Charlie Munger gave a speech last night were he echoed his long term partner's Warren Buffett stance on the stock market. He makes some valid points. He is older, wiser, has a longer track record, and is more successful than I am. I have repeatedly said that I think we are at or near a multi month bottom. The market does not want to go down anymore. You can feel it. I disagree with Buffett and Munger that this is the ultimate bottom for the next two years. It is obvious that Buffett and Munger are putting very low probabilities for a depression. This is based on the fact of the massive government intervention. I put the probabilities higher than they do. Either way 3 out of the 5 days this week I bought a little. It is a time to be looking for things to buy not sell. With that said, I proceed with extreme caution because I think the economy is going to be end up (9 and 12 months out) much worse than even Buffett and Munger expect. Thanks goes to Pete.
- The longest recession ever was 16 months. He thinks best case we entered into a recession in November of 2007 or worst case January 2008. This would put us well into the later half of the cycle, which will be painful but short.
- We are setting the base for a 10 - 15 year bull run. The stock market has never performed worse in the last 10 years, yet corporate profit expansion has never been better.
- The market will not rally until bond yields come down on the long end. Right now you should be in munis of solid states that are yielding 7% - 8% risk free.
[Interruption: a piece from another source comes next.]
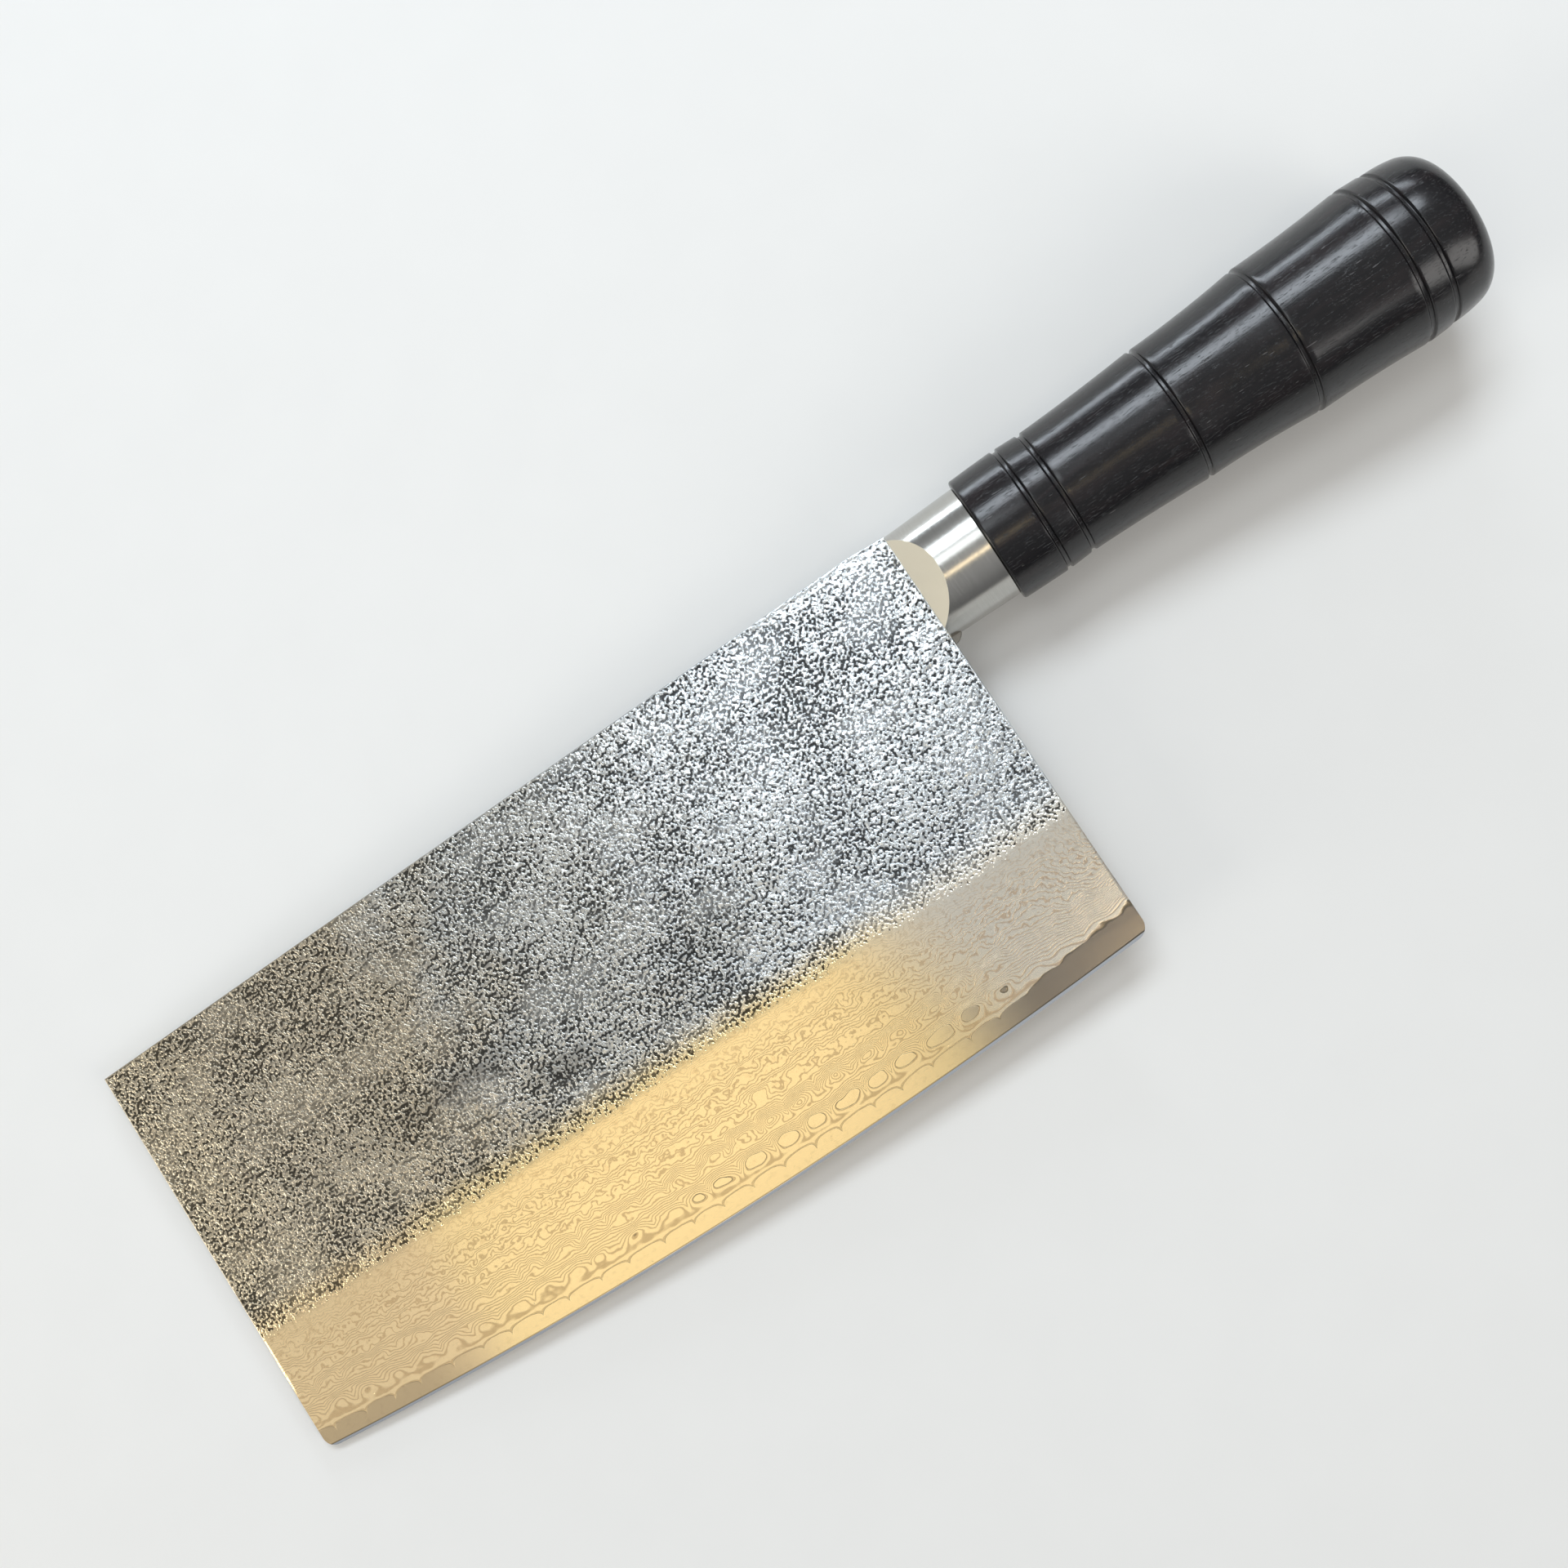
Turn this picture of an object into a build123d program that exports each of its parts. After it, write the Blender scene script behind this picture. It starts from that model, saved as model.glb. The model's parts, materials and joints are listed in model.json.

- TARP will make money. Historical yields on toilet quality mortgage packages are well above the prices people are contemplating buying them. Really smart vulture guys are buying at the 50% - 60% levels. He and Buffet are also buying at these levels.
- We will see a healthy level of deflation before we see inflation. He predicted $50/barrel oil. Demand has been slowing for a year. As long as money velocity turns to favorable, government can pull out the excess liquidity before it becomes inflationary.
- The dollar has turned the corner and will rally from here against the Euro.
- Governments will drive LIBOR down to force interbank lending. Europe is much worse off than the U.S. in terms of bank health.
- Cash on the balance sheets or corporates has never been higher. If they all bought back there stock their P/Es would be trading at a 50% discount to the historical market average.
- He and Buffet are buying U.S. equities for their personal accounts.